OEM order books and the grid supply chain
Gas turbine manufacturers are booking stronger North American pipelines for 2026 to 2028 service. Aeroderivatives offer the fastest schedules for peaking. F class and H class combined cycles still make sense where heat rates and load growth justify longer run hours. Expect transformer lead times to stay a gating item. Heat recovery steam generators and air cooled condensers are also long poles. Owners can cut months by siting at existing brownfields with interconnection and water rights in place, or by repowering gas at coal sites where transmission and cooling already exist.
For original equipment makers, the pivot means more orders for fast start units, more contract structures that reward part load efficiency, and a higher mix of retrofit kits for hydrogen readiness. EPCs with proven schedule control in tight labor markets will price at a premium, and developers will pay it.
Three scenarios for 2026 through 2030
Base case: Coal retirements slow by a third relative to pre 2025 plans. Gas additions rise modestly above current queues where incentives and siting line up. Reserve margins in fast growth pockets remain tight in 2027 and 2028, then widen as new capacity arrives. Emissions intensity drifts down, with occasional reversals when weather or LNG demand spikes gas burn.
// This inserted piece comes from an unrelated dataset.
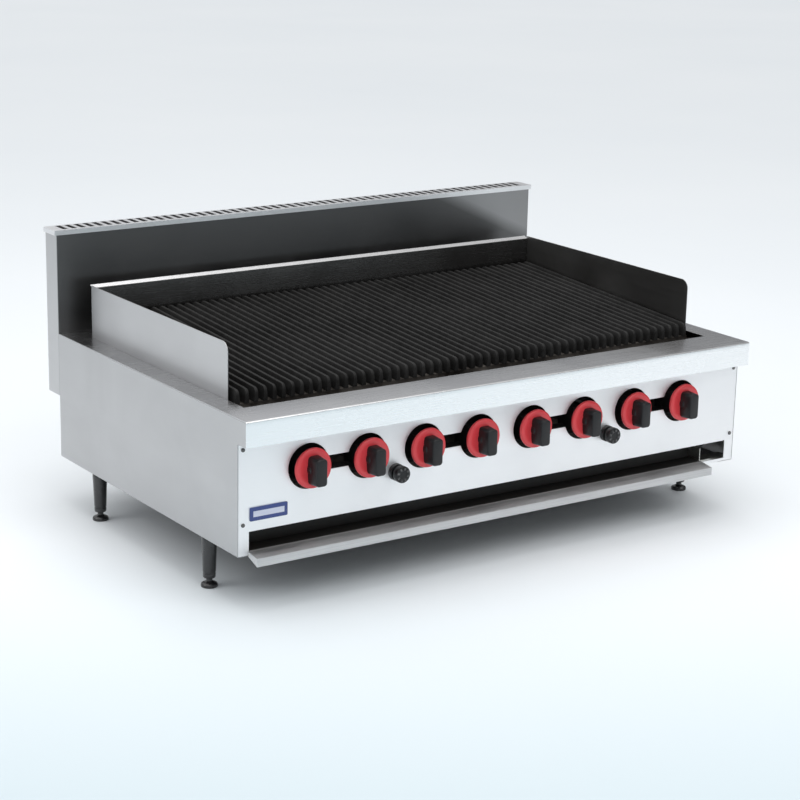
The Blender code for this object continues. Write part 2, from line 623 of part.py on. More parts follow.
section = [(-0.002, floor_top), (-LIP_REACH, 0.0045), (-LIP_REACH, -0.0115), (-LIP_REACH + SHEET, -0.0115),
           (-LIP_REACH + SHEET, 0.0031), (-0.002, TRAY_FLOOR)]
add_prism(bm, section, "x", LIP_LEFT, TRAY_RIGHT)
fuse(tray, bm)
# End plates close the lip.
bm = bmesh.new()
plate = [(-0.002, floor_top - 0.0005), (-LIP_REACH, 0.0040), (-LIP_REACH, -0.0115), (-0.002, -0.0005)]
for low in (LIP_LEFT, TRAY_RIGHT - SHEET):
    add_prism(bm, plate, "x", low, low + SHEET)
fuse(tray, bm)

# Angles that the tray runs on, welded to two flat bars that lie across the side flanges.
bm = bmesh.new()
runner_bottom = TRAY_FLOOR - GAP - SHEET
for edge, outward in ((TRAY_LEFT, -1), (TRAY_RIGHT, 1)):
    wall = edge + outward * GAP
    section = [(wall + outward * SHEET, runner_bottom), (wall + outward * SHEET, 0.036), (wall, 0.036),
               (wall, TRAY_FLOOR - GAP), (wall - outward * 0.022, TRAY_FLOOR - GAP),
               (wall - outward * 0.022, runner_bottom)]
    add_prism(bm, section, "y", 0.006, 0.705)
tray_frame = add_object("tray_frame", finish("tray_frame", bm), steel)
bm = bmesh.new()
for front in (0.012, 0.690):
    add_box(bm, (-INNER + GAP, INNER - GAP), (front, front + 0.028),
            (SHEET + GAP, runner_bottom + SHEET / 2))
fuse(tray_frame, bm)

# ---------------------------------------------------------------- legs and feet
# Tapered legs bolted under the side flanges, each with a foot that screws in and out.
bm = bmesh.new()
leg = [(0, 0), (0.0150, 0), (0.0150, -0.016), (0.0122, -0.084), (0.0066, -0.084),
       (0.0066, -0.046), (0, -0.046)]
add_turned(bm, leg, "z", (0, 0, 0), 16)
leg_mesh = finish("leg", bm)
bm = bmesh.new()
foot = [(0, 0), (0.0150, 0), (0.0165, 0.0015), (0.0165, 0.0060), (0.0110, 0.0100),
        (0.0060, 0.0110), (0.0060, 0.0550), (0, 0.0550)]
add_turned(bm, foot, "z", (0, 0, 0), 16)
foot_mesh = finish("foot", bm)
for x, across in ((-LEG_X, "left"), (LEG_X, "right")):
    for y, along in ((LEG_FRONT, "front"), (LEG_REAR, "rear")):
        add_object(f"leg_{along}_{across}", leg_mesh, black_paint, location=(x, y, -GAP), smooth=True)
        add_object(f"foot_{along}_{across}", foot_mesh, black_paint, location=(x, y, -LEG_HEIGHT),
                   smooth=True)
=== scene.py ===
from math import atan, cos, pi, radians, sin

import bmesh
import bpy
from mathutils import Matrix, Vector


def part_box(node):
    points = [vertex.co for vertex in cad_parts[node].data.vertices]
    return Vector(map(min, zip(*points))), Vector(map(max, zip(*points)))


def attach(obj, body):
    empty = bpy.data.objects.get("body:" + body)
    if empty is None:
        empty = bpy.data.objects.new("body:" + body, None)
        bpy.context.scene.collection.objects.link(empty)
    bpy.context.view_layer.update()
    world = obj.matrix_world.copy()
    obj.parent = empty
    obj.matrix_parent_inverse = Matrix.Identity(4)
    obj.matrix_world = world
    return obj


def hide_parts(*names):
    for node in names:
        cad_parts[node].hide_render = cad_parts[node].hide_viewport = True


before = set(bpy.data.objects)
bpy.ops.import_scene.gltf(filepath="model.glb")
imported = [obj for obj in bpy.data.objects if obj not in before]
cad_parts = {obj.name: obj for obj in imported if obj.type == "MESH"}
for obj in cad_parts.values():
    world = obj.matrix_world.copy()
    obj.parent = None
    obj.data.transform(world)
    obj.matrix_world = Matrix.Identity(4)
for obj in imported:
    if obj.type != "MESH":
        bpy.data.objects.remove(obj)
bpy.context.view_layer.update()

# ---------------------------------------------------------------- studio
# A pale floor with painted shade that greys it toward the camera, a wide soft key over the
# front, two weaker lights, and a grey surround that the steel mirrors, darker on the right.
# None of it belongs to the grill.
scene = bpy.context.scene
scene.view_settings.view_transform = "Standard"
scene.view_settings.look = "None"

camera_data = bpy.data.cameras.new("camera")
camera_data.sensor_width = 36.0
camera_data.lens = 94.68
camera = bpy.data.objects.new("camera", camera_data)
camera.location = (-2.4295, -3.5174, 1.4062)
camera.rotation_euler = (radians(74.602), radians(-1.218), radians(-34.291))
scene.collection.objects.link(camera)
scene.camera = camera


def mesh_object(name, bm):
    """Link a bmesh as an object at the origin."""
    mesh = bpy.data.meshes.new(name)
    bm.to_mesh(mesh)
    bm.free()
    made = bpy.data.objects.new(name, mesh)
    scene.collection.objects.link(made)
    return made


class Value:
    """A value inside a material. Arithmetic on it adds Math nodes."""

    def __init__(self, tree, socket):
        self.tree = tree
        self.socket = socket

    def math(self, operation, *values):
        """A Math node over values and numbers."""
        made = self.tree.nodes.new("ShaderNodeMath")
        made.operation = operation
        for slot, value in zip(made.inputs, values):
            if isinstance(value, Value):
                self.tree.links.new(value.socket, slot)
            else:
                slot.default_value = value
        return Value(self.tree, made.outputs[0])

    def __add__(self, other):
        return self.math("ADD", self, other)

    def __radd__(self, other):
        return self.math("ADD", other, self)

    def __sub__(self, other):
        return self.math("SUBTRACT", self, other)

    def __rsub__(self, other):
        return self.math("SUBTRACT", other, self)

    def __mul__(self, other):
        return self.math("MULTIPLY", self, other)

    def __rmul__(self, other):
        return self.math("MULTIPLY", other, self)


class Finish:
    """A material with a Principled shader, built up node by node."""

    def __init__(self, name, **settings):
        self.material = bpy.data.materials.new(name)
        self.material.use_nodes = True
        self.tree = self.material.node_tree
        self.shader = self.tree.nodes["Principled BSDF"]
        for key, value in settings.items():
            self.shader.inputs[key.replace("_", " ")].default_value = value
        self.place = self.node("ShaderNodeTexCoord")["Object"]

    def node(self, kind, settings=None, inputs=None):
        """Add a node, give it its settings, then its values and links; returns its outputs."""
        made = self.tree.nodes.new(kind)
        for key, value in (settings or {}).items():
            if key == "stops":
                ramp = made.color_ramp.elements
                while len(ramp) < len(value):
                    ramp.new(0.5)
                for element, (position, color) in zip(ramp, value):
                    element.position = position
                    element.color = color
            else:
                setattr(made, key, value)
        for key, value in (inputs or {}).items():
            if isinstance(value, Value):
                self.tree.links.new(value.socket, made.inputs[key])
            else:
                made.inputs[key].default_value = value
        return {out.name: Value(self.tree, out) for out in made.outputs if out.enabled}

    def along(self, axis):
        """The place along an axis in the piece's own space."""
        return self.node("ShaderNodeSeparateXYZ", None, {"Vector": self.place})[axis]

    def noise(self, scale, detail=3.0, roughness=0.5, stretch=None, distortion=0.0):
        """Noise from 0 to 1 in the piece's own space; stretch scales each axis first."""
        place = self.place
        if stretch:
            stretched = {"Vector": place, "Scale": stretch}
            place = self.node("ShaderNodeMapping", None, stretched)["Vector"]
        inputs = {"Vector": place, "Scale": scale, "Detail": detail, "Roughness": roughness,
                  "Distortion": distortion}
        outputs = self.node("ShaderNodeTexNoise", None, inputs)
        return outputs.get("Fac") or outputs["Factor"]

    def between(self, value, low, high, start=0.0, end=1.0):
        """Carry value from the range (low, high) to (start, end), held at the ends."""
        inputs = {"Value": value, "From Min": low, "From Max": high, "To Min": start,
                  "To Max": end}
        return self.node("ShaderNodeMapRange", {"clamp": True}, inputs)["Result"]

    def blend(self, factor, first, second):
        """Mix two colours."""
        made = self.tree.nodes.new("ShaderNodeMix")
        made.data_type = "RGBA"
        sockets = {0: factor, 6: first, 7: second}
        for index, value in sockets.items():
            if isinstance(value, Value):
                self.tree.links.new(value.socket, made.inputs[index])
            else:
                made.inputs[index].default_value = value if index == 0 else (*value, 1)
        return Value(self.tree, made.outputs[2])

    def bump(self, height, strength, distance):
        """Feed a height to the shader's normal."""
        inputs = {"Height": height, "Strength": strength, "Distance": distance}
        normal = self.node("ShaderNodeBump", None, inputs)["Normal"]
        self.tree.links.new(normal.socket, self.shader.inputs["Normal"])

    def feed(self, **sockets):
        """Link values to the shader's sockets."""
        for key, value in sockets.items():
            self.tree.links.new(value.socket, self.shader.inputs[key.replace("_", " ")])
        return self.material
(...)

Bull gas case: Incentives and fast track siting pull forward several gigawatts of peakers and a handful of combined cycles in ERCOT, the Carolinas, and parts of the Mid Atlantic. Coal stays online seasonally at many dual unit sites. Capacity prices and scarcity adders average higher than the last five year mean. Data center buyers lean into tolling and resource adequacy contracts to secure uptime, and emissions progress relies on more hourly matching and nuclear offtake rather than pure renewable growth.
Slow coal case: Environmental compliance costs and local politics force more coal to retire on the original schedule. Gas still builds, but not fast enough to cover every gap. Scarcity hours increase in 2027 and 2028, followed by a catch up in 2029 as hybrids and fast start units enter. Emissions fall faster than in the other cases, but reliability costs rise and buyers pay more for firming.
Across all three scenarios, one thing is stable. The price of reliability rises and becomes more explicit. Contracts that value availability and start performance will price better than those that only pay for average megawatt hours.
What to watch next year
- The pace of Texas Energy Fund grants and loans that actually reach notice to proceed, not just press releases.
- Final resource plans and approvals in the Carolinas that translate policy into construction schedules.
- Capacity accreditation updates that raise or lower the value of hybrids and long duration storage.
- Pipeline final investment decisions that align with new plants, and the timing of LNG trains that compete for the same molecules.
- Interconnection timelines at brownfield sites versus greenfield locations, which will determine who can credibly commit to 2027 service.
The bottom line for buyers and builders
Federal urging to delay coal retirements, state incentives for dispatchable power, and Southeastern policy flexibility add up to a new planning baseline. Coal will not surge, but it will linger in strategic roles. Gas will build faster where dollars and permits align. Reliability will be priced with more clarity. Emissions will be managed with more sophisticated procurement, not just more volume of the same product.
For data center operators and hyperscalers, the best portfolios will blend physical delivery, accredited capacity, and hourly clean energy, with fuel and transport secured for any thermal tolls. For utilities and IPPs, the winners will be the projects that can show up early, dispatch when needed, and prove it on contract. For OEMs, it will be a cycle built on speed, flexibility, and retrofit readiness, not just nameplate efficiency.
The grid is not turning away from clean energy. It is buying time and optionality while it races to catch up with AI scale demand. The next five years will reward those who can build firm megawatts fast, deliver clean megawatts smart, and stitch both into contracts that survive tight hours without blowing up the carbon ledger.